Sharon replied by declaring:” Maintaining three and a half million Palestinians under occupation is a bad thing. One and a half million are in the care of international organizations. Do we want to take over? Can we? Asked what would happen if the Palestinians continued to wage a war of terror, he said thumping on the table: We will continue to fight terror day and night as we do now and the Palestinians will get nothing. Without our consent, nothing can go forward.

When a representative from the West Bank town of Ariel asked about building a new neighborhood, Sharon replied: Expansion to accommodate natural growth is not restricted. “Go and build houses for your children, your grandchildren and maybe even your great grandchildren.”

debkafile‘s political analysts note that Sharon is the first Israeli prime minister to use the term “occupation” in reference to Israel’s presence on lands captured in the 1967 all-out war launched by its Arab neighbors. He thereby risks providing fodder for future anti-Israeli UN resolutions, writers of international treaties and international courts, including war crimes tribunals, seeking grounds for incriminating Israel or any individual acting in its name. The Americans mindful of this potential legal trap were careful to refer to their invasion of Iraq as liberation rather than occupation.

26 May:  The Israeli government’s narrow endorsement of the Middle East road map on Sunday May 25 – and acceptance of a Palestinian state at the end of the road – far from removing the obstacles to peacemaking, accentuates the difficulties facing the next stages.

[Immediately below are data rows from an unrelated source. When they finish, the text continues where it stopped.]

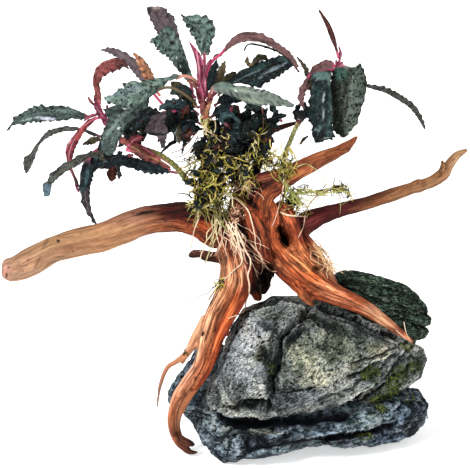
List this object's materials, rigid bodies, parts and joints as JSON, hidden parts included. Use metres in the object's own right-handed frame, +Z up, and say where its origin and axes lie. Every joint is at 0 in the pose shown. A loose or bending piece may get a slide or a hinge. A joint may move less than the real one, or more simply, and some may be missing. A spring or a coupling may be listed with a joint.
{
  "type": "bucephalandra on driftwood",
  "caption": "Aquarium plants with dark wavy leaves rooted on a branching piece of driftwood that stands on a stack of layered stones, with moss and hanging roots.",
  "frame": {"origin": "middle of the lowest stone's flat underside, on the ground", "axes": "+Z up, -Y towards the side that the picture shows, +X to the right seen from there"},
  "size_m": [0.2977, 0.1178, 0.2816],
  "materials": {
    "grey_stone": "rough weathered stone, grey-green with pale lichen",
    "dark_stone": "rough layered blue-black stone",
    "driftwood": "bare weathered root wood with deep grain, pale tan at the ends",
    "green_leaf": "wet dark green leaf",
    "red_leaf": "wet red to purple leaf",
    "rhizome": "smooth fleshy stem, red to yellow-green",
    "root": "pale thin root",
    "moss": "fine yellow-green fronds"
  },
  "bodies": {
    "root": {"back_leg": "driftwood", "back_stone": "dark_stone", "back_twig": "driftwood", "base_stone": "dark_stone", "centre_leaf_1": "green_leaf", "centre_leaf_10": "red_leaf", "centre_leaf_11": "green_leaf", "centre_leaf_12": "red_leaf", "centre_leaf_13": "green_leaf", "centre_leaf_14": "green_leaf", "centre_leaf_2": "red_leaf", "centre_leaf_3": "green_leaf", "centre_leaf_4": "green_leaf", "centre_leaf_5": "red_leaf", "centre_leaf_6": "red_leaf", "centre_leaf_7": "green_leaf", "centre_leaf_8": "green_leaf", "centre_leaf_9": "green_leaf", "centre_rhizome": "rhizome", "dark_leaf_cluster": "green_leaf", "front_stone": "grey_stone", "left_branch": "driftwood", "left_leaf_1": "green_leaf", "left_leaf_10": "red_leaf", "left_leaf_11": "red_leaf", "left_leaf_12": "red_leaf", "left_leaf_13": "red_leaf", "left_leaf_14": "red_leaf", "left_leaf_15": "green_leaf", "left_leaf_2": "red_leaf", "left_leaf_3": "red_leaf", "left_leaf_4": "green_leaf", "left_leaf_5": "red_leaf", "left_leaf_6": "red_leaf", "left_leaf_7": "green_leaf", "left_leaf_8": "green_leaf", "left_leaf_9": "green_leaf", "left_leg": "driftwood", "left_leg_twig": "driftwood", "left_rhizome": "rhizome", "moss_cushion": "moss", "moss_tuft": "moss", "right_branch": "driftwood", "right_leaf_1": "green_leaf", "right_leaf_2": "green_leaf", "right_leaf_3": "red_leaf", "right_leaf_4": "red_leaf", "right_leaf_5": "red_leaf", "right_leaf_6": "red_leaf", "right_leaf_7": "red_leaf", "right_leg": "driftwood", "right_rhizome": "rhizome", "root_1": "root", "root_2": "root", "root_3": "root", "root_4": "root", "root_5": "root", "root_6": "root", "trunk": "driftwood", "upper_branch": "driftwood"}
  },
  "joints": []
}
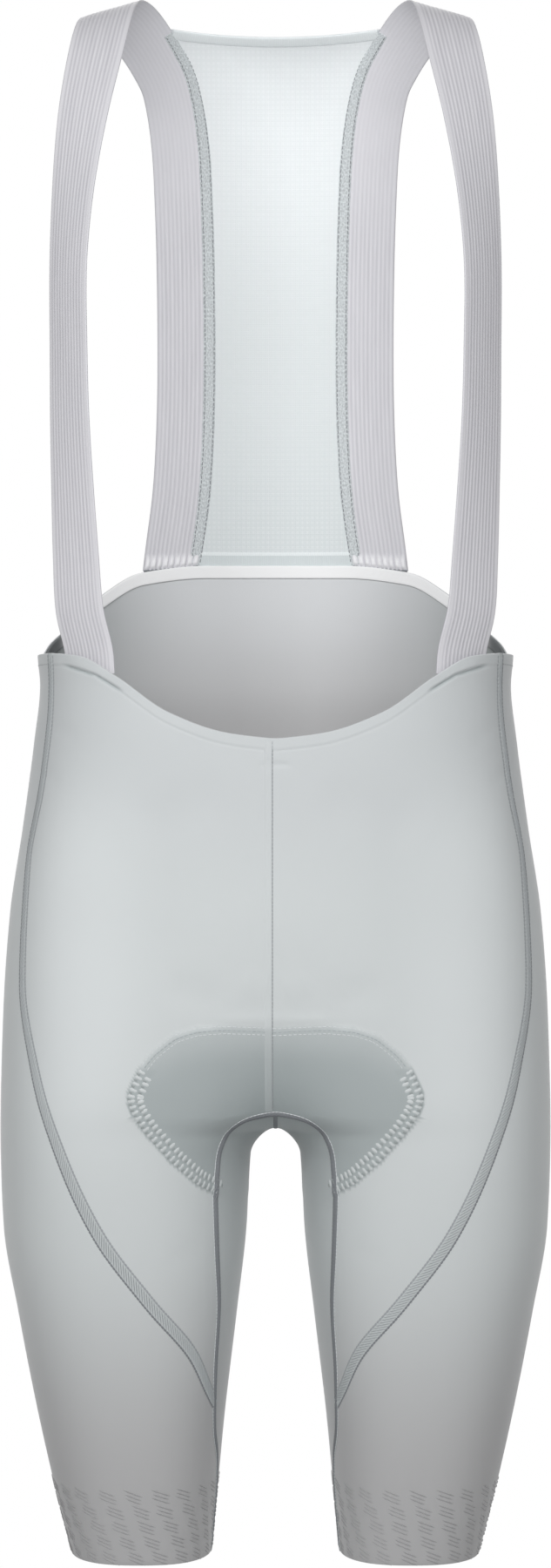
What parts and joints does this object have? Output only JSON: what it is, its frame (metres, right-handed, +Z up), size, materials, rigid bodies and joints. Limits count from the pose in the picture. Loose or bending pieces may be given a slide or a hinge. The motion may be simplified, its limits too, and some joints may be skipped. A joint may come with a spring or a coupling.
{
  "type": "cycling bib shorts",
  "caption": "Worn, hollow bib shorts for cycling: stretch panels from waist to mid-thigh, a seat pad inside, and wide ribbed elastic shoulder straps joined by a mesh panel at the back.",
  "frame": {"origin": "midway between the two shoulder straps, at the height of the straps' inner corners where they cross the shoulders, in the plane in which the straps are highest", "axes": "+Z up along the body, +X to the right of a viewer who stands in front of the garment, front facing -Y"},
  "size_m": [0.3526, 0.2317, 0.9945],
  "materials": {
    "stretch_knit": "fine matt knit of nylon and elastane with a faint sheen",
    "ribbed_elastic": "matt elastic ribbed along its length, with smooth edges",
    "mesh_knit": "matt knit with an even grid of very small openings",
    "white_elastic": "matt flat elastic",
    "pad_foam": "brushed knit over soft foam"
  },
  "bodies": {
    "root": {"front_panel_left": "stretch_knit", "front_panel_right": "stretch_knit", "back_panel": "stretch_knit", "inner_leg_panel_left": "stretch_knit", "inner_leg_panel_right": "stretch_knit", "strap_left": "ribbed_elastic", "strap_right": "ribbed_elastic", "back_mesh_panel": "mesh_knit", "waist_band": "white_elastic", "pad": "pad_foam"}
  },
  "joints": []
}
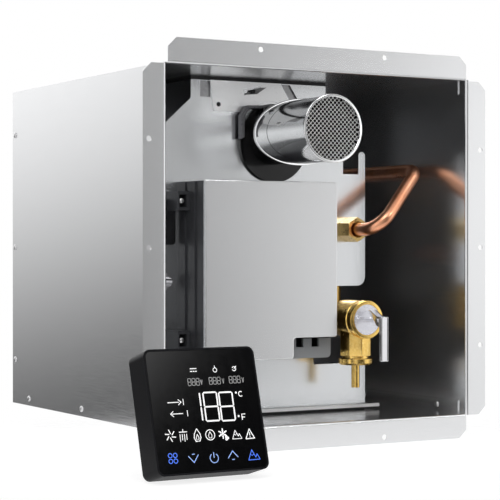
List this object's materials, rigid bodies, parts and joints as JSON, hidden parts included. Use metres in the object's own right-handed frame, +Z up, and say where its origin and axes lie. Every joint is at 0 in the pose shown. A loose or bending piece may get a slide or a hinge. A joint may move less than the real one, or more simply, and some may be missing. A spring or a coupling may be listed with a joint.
{
  "type": "tankless water heater",
  "caption": "Built-in gas water heater: open-fronted sheet steel case with flanges, burner module, exhaust pipe, relief valve and a separate touch controller.",
  "frame": {"origin": "centre of the ten flange holes, on the front face of the case's flanges", "axes": "+X to the right as seen from the front, +Y into the case, +Z up"},
  "size_m": [0.4312, 0.5112, 0.366],
  "materials": {
    "galvanised_steel": "satin zinc-coated sheet",
    "tray_white": "satin white coating",
    "rivet_aluminium": "satin",
    "seal_rubber": "matt",
    "plate_steel": "bright satin",
    "dark_steel": "satin",
    "copper": "bright drawn copper",
    "brass": "turned brass",
    "chrome_pipe": "polished",
    "screen_wire": "fine wire",
    "black_gloss": "gloss black",
    "valve_aluminium": "die cast",
    "coil_black": "matt",
    "plunger_steel": "ground",
    "spring_steel": "drawn wire",
    "electrode_ceramic": "matt",
    "box_base_plastic": "matt",
    "box_cover_plastic": "satin light grey",
    "socket_plastic": "satin grey",
    "board_green": "solder mask",
    "screw_steel": "bright",
    "valve_disc": "satin",
    "lever_steel": "bright plated",
    "sensor_plastic": "matt",
    "turbine_plastic": "satin",
    "controller_glass": "gloss black",
    "controller_shell": "satin black",
    "controller_board": "solder mask"
  },
  "bodies": {
    "heater": {"burner_bars": "dark_steel", "burner_box": "dark_steel", "burner_electrodes": "electrode_ceramic", "cable_grommet": "seal_rubber", "case_back": "galvanised_steel", "case_bottom": "galvanised_steel", "case_left_side": "galvanised_steel", "case_right_side": "galvanised_steel", "case_rivets": "rivet_aluminium", "case_top": "galvanised_steel", "chassis_base": "tray_white", "chassis_front_plate": "plate_steel", "chassis_seal": "seal_rubber", "clip_screws": "screw_steel", "cold_water_tube": "copper", "combustion_housing": "plate_steel", "connector_plate": "socket_plastic", "control_board": "board_green", "control_box_base": "box_base_plastic", "control_box_cover": "box_cover_plastic", "drain_plug": "screw_steel", "drain_tee": "brass", "exhaust_pipe": "chrome_pipe", "exhaust_screen": "screen_wire", "fan_housing": "dark_steel", "fan_motor": "coil_black", "flow_sensor_housing": "sensor_plastic", "flue_collar": "black_gloss", "flue_hood": "dark_steel", "flue_neck": "black_gloss", "gas_inlet_fitting": "brass", "gas_manifold": "valve_aluminium", "gas_pipe": "valve_aluminium", "gas_valve_body": "valve_aluminium", "heat_exchanger_coil": "copper", "heat_exchanger_fins": "copper", "heat_exchanger_shell": "copper", "hot_water_manifold": "brass", "hot_water_tube": "copper", "outlet_nut": "brass", "overheat_cutout": "coil_black", "plunger_spring": "spring_steel", "relief_outlet_tube": "copper", "relief_valve_body": "brass", "relief_valve_disc": "valve_disc", "solenoid_coils": "coil_black", "upper_bracket": "plate_steel", "water_inlet_fitting": "brass", "water_outlet_fitting": "brass"},
    "fan_wheel": {"fan_impeller": "dark_steel"},
    "turbine": {"flow_turbine": "turbine_plastic"},
    "plunger": {"solenoid_plunger": "plunger_steel"},
    "relief_plunger": {"relief_stem": "lever_steel", "relief_pivot_pin": "lever_steel"},
    "test_lever": {"relief_lever": "lever_steel"},
    "controller": {"controller_glass": "controller_glass", "controller_front_frame": "controller_shell", "controller_rear_shell": "controller_shell", "controller_display": "controller_board"}
  },
  "joints": [
    {"name": "fan_spin", "type": "hinge", "parent": "heater", "child": "fan_wheel", "pos_m": [-0.0217, 0.1792, 0.1], "axis": [0, 0, 1], "continuous": true},
    {"name": "turbine_spin", "type": "hinge", "parent": "heater", "child": "turbine", "pos_m": [-0.12, 0.288, -0.0315], "axis": [0, 1, 0], "continuous": true},
    {"name": "plunger_lift", "type": "slide", "parent": "heater", "child": "plunger", "axis": [0, 0, 1], "range_m": [0, 0.002], "stiffness_N_per_m": 400, "springref_m": -0.01, "deforming": ["plunger_spring"]},
    {"name": "relief_stem_slide", "type": "slide", "parent": "heater", "child": "relief_plunger", "axis": [0, -1, 0], "range_m": [0, 0.003]},
    {"name": "test_lever_swing", "type": "hinge", "parent": "relief_plunger", "child": "test_lever", "pos_m": [0.0677, 0.008, -0.0686], "axis": [-1, 0, 0], "range_deg": [0, 90], "stiffness_Nm_per_rad": 0.008, "springref_deg": -91.67},
    {"name": "controller_lift", "type": "slide", "parent": "heater", "child": "controller", "axis": [0, 0, 1], "range_m": [0, 0.12]}
  ],
  "couplings": [
    {"joint": "relief_stem_slide", "follows": "test_lever_swing", "m_per_rad": 0.0019098}
  ]
}
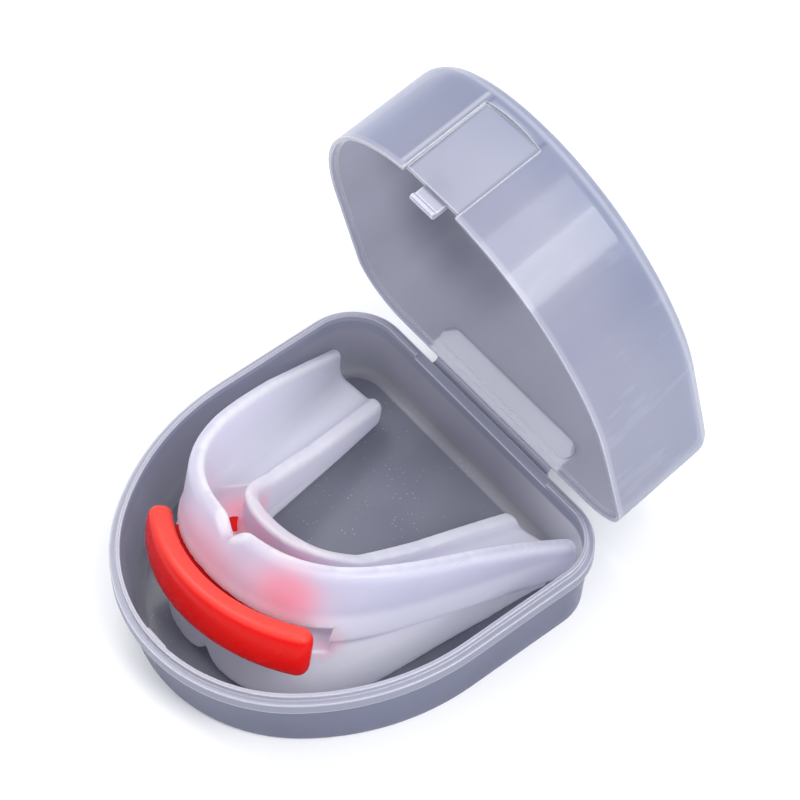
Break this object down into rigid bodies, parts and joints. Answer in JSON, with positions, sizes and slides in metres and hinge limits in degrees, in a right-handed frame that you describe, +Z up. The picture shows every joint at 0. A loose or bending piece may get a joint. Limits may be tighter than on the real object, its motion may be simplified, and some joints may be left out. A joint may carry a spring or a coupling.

debkafile‘s US and Israeli security sources report increasing signs that Yasser Arafat is now seriously gunning for the new Palestinian prime minister Mahmoud Abbas. Arafat cannot abide the notion of any top-level conference going forward without him. The plot he is thought to be preparing would inculpate Israel for any harm befalling Abu Mazen or his associates. He would thus show the Palestinians and the Muslim world that his arm is still long and that if anyone is bent on sabotaging the prospects of peace it is Israel.

Arafat is busy with a complicated scheme that may start with an attack on someone close to Abbas or a Washington-backed appointee as a warning to the Palestinian prime minister to remove himself while he still has time. He is reported going to the lengths of waking up or importing secret sleeper terror cells kept till now in reserve. Not all their members are Palestinian. They include bearers of Canadian and European passports, genuine or forged, like the two British terrorists who carried out the April 30 Mike’s Place bombing. The attack, which was meant to hit the US embassy, was set up and prepared in Damascus by Hamas and Hizballah planners and comprehensively supported by Fatah and Hamas teams in the Gaza Strip as well as Fatah, al Aqsa Martyrs Brigades and Hamas accomplices on the West Bank.

debkafile‘s intelligence sources totally refute the reports broadcast last week claiming Syria had shut down the Damascus offices of Palestinian terror groups in response to a sharp American ultimatum. They discovered that Jihad Islami and Hamas operational leaders supposedly expelled to Beirut, Cairo and Qatar to throw the Americans off the scent have all gone to ground in Syria. The Jihad Islami’s Abdullah Salah Ramadan, Zeid Nahla and Ibrahim Shehada, as well as the Hamas’s Mussa Abu Marzuk, Khaled Mashal and operations chief Imad al Alami are all in hiding under the protection of Syrian military intelligence. A senior Israeli security source commented: “Having this collection of top terror operatives under cover and working overtime is not good news for anyone.”